If everything is arranged beforehand through the school, then you can enter on a student visa. It depends on how much time you have and how the school wants to handle it. Most of my recent classmates arrived on a 90 day visa free and then the school helped them to convert to a student visa.
Note that you are not allowed to work on a visa free entry, and you must wait a period of time on a student visa (6 months? 1 year? Not sure) before you can legally work part time.
Of course, there are students who work part time teaching privately, although illegally. Whether you want to risk fines and/or deportation is up to you. It's not common as far as I know, but it can happen.
I'm not promoting illegal actions here. That said, you'll probably find lots of opportunities to teach illegally, both privately and through buxibans. Read through the experiences here on Formosa of people who have been caught working illegally at kindergartens or without work permits, then decide for yourself if you are willing to risk it.
(A) I'm sure the school will try to fulfill your request for Taiwanese roommates it possible.
(B) I think it depends on your own personality. Have you lived with roommates before? When I considered living in a dorm at Tzu Chi University, I decided that I personally couldn't handle four people to a room, no air conditioning, and no meat on campus.
Short term leases are possible but you have to find them. Being able to speak some Chinese is in your favor. The school may be able to help you, and you can also look on websites like 591.com.tw.
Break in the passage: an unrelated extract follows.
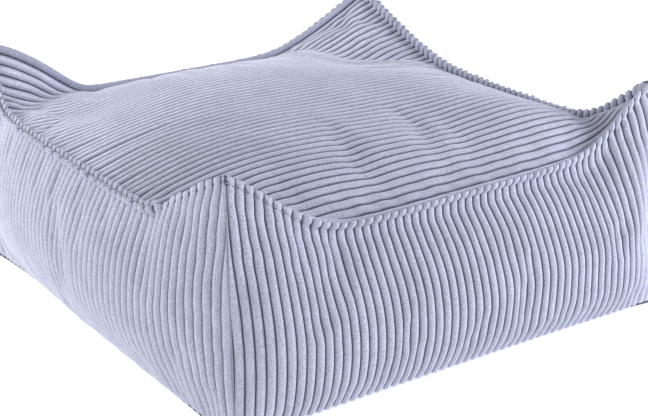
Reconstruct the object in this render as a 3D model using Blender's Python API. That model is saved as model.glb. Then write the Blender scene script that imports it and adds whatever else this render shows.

Converting your license depends upon whether or not your country has reciprocity with Taiwan, and even the Department of Motor Vehicles seems to be confused on that point. As an American, I know most state licenses can't be converted. However, an international license can be used in Taiwan for up to one year, I believe, as long as you take it to the Department of Motor Vehicles in Taiwan and register it there.
Scooters are ubiquitous, but I see plenty of larger motorcycles as well. If you have an ARC you can legally register a vehicle in your name. A couple of my friends have had their scooters stolen, but to me it seems like theft is not nearly a problem as it is in the United States, for example.
You're right, whIle a lot of people here are somewhat familiar with Pinyin, they use Zhuyin in day-to-day life. My experience has been that the teaching materials used in language centers generally use both Pinyin and Zhuyin, so no worries there. You can get by without using Zhuyin, but it's pretty easy to learn.
I've only been to Tainan once, just recently, didn't see any gangsters, lol.
My only advice is that if you do come, remember that many Taiwanese judge all foreigners by the actions of a few, so please, please don't be the kind of person that ends up on Apple Daily News. Keep your nose clean and enjoy your time in Taiwan.